Look at Pennsylvania and Maryland, adjoining states with striking political differences. A Democratic tsunami is barreling toward Republicans who mistakenly think they are safe. Local races in the suburban counties around Philadelphia in 2017 produced Democratic winners in offices that had been Republican for decades. The trend is almost certain to continue in state legislative races in those counties in 2018. While Republicans hold significant majorities in the Pennsylvania General Assembly, expect those gaps to shrink dramatically this year and disappear altogether in 2020.
Meanwhile, the two statewide Democratic office holders, Governor Tom Wolf and U.S. Senator Bob Casey, who both looked vulnerable at one point, now seem well positioned to win re-election.
Pennsylvania’s Congressional delegation, in which Republicans have benefited enormously through a combination of Democratic concentration in cities and some of the most extreme gerrymandering in the country, is likely to see changes in 2018. Three districts in the Philadelphia suburbs are being targeted by Democrats.
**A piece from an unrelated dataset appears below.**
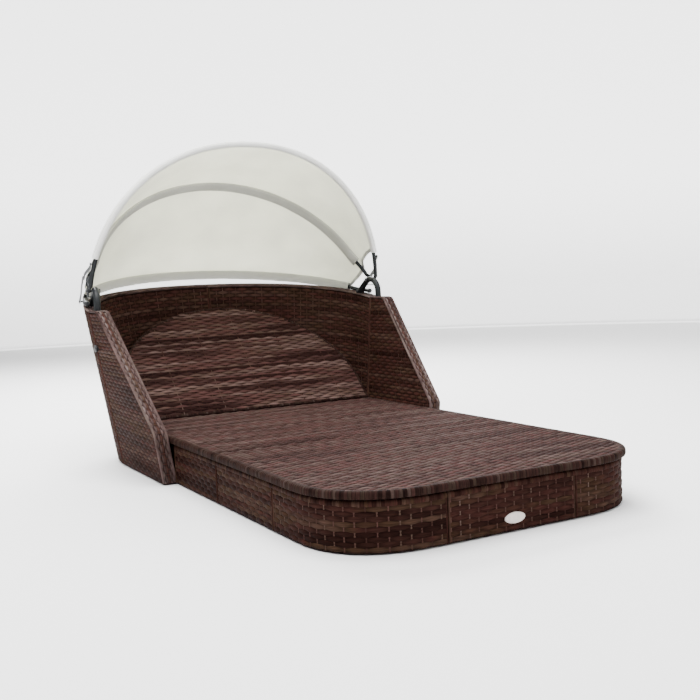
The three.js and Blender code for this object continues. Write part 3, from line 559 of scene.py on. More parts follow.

Moreover, a suit before the State’s Supreme Court could result in a redrawing of the congressional districts in time for the 2018 election. Stay tuned.
Maryland, widely known as a Blue state, could see a reversal of recent Republican gains. In 2014, Larry Hogan upset the Democratic candidate, Anthony Brown. In 2018, the circumstances will be dramatically different.
First of all, Brown ran a truly dreadful campaign. Second, Hogan was largely unknown and managed to portray himself as a moderate Republican back when people still believed such a person existed. Unicorns were in fashion that year as well. Finally, Donald Trump was not the president.
This year, Democratic turnout will almost certainly be significantly higher than it was in 2014. The party’s large registration advantage means that Hogan will be facing strong head winds no matter what he does. So far, he has tried to walk a difficult tightrope, paying lip service to bipartisanship but relishing attacks on the General Assembly’s Democratic leadership and on Baltimore. His record of accomplishments is thin and all of his vetoes have been overridden.
As the recent Gonzales survey shows, Hogan continues to be very popular in public opinion polls, but that has not translated into support for his re-election. While the Democratic field running for the nomination is large and the outcome is far from settled, any of the leading candidates is likely to be a formidable opponent for Hogan in the fall. In fact, if you have an opportunity to wager on the outcome, bet on Hogan being a one-term governor.
How will these political forces play out in other state elections? Democrats have veto-proof majorities in both legislative bodies and picking up additional seats is probably a stretch. On the other hand, incumbents who might normally be considered vulnerable are much more likely to be re-elected in the political climate that will surround the November election.
If you think of suburban counties in Maryland as the best opportunity for Democrats to pick up offices currently held by Republicans, the jurisdiction that looks most like the Philadelphia suburbs is Howard County. In the Democratic debacle of 2014, Republican Allan Kittleman was elected County Executive. While he remains popular, he will face a strong challenger in County Council member Calvin Ball. Regardless of how county voters see Kittleman’s record, he is going to have a really tough struggle to retain his office in a year in which Democrats have so much going for them.
A final example. There are areas in Howard County where Republicans have almost always done well. One is the state legislative seat currently held by Bob Flanagan, a long-time office holder who was Transportation Secretary under Republican Governor Bob Ehrlich. Flanagan has not been particularly visible and has little or no impact as a member of the minority in the House of Delegates. Don’t be surprised if he loses his re-election bid to Courtney Watson who ran against Kittleman in the bad Democratic year of 2014.
While there are several months left until the November election and all sorts of things could happen in the meantime, just about every political indicator now points to a highly motivated and energized Democratic electorate going to the polls and sweeping large numbers of Republicans out of office. Carrying the burden of Donald Trump as their party leader will be more than they can overcome.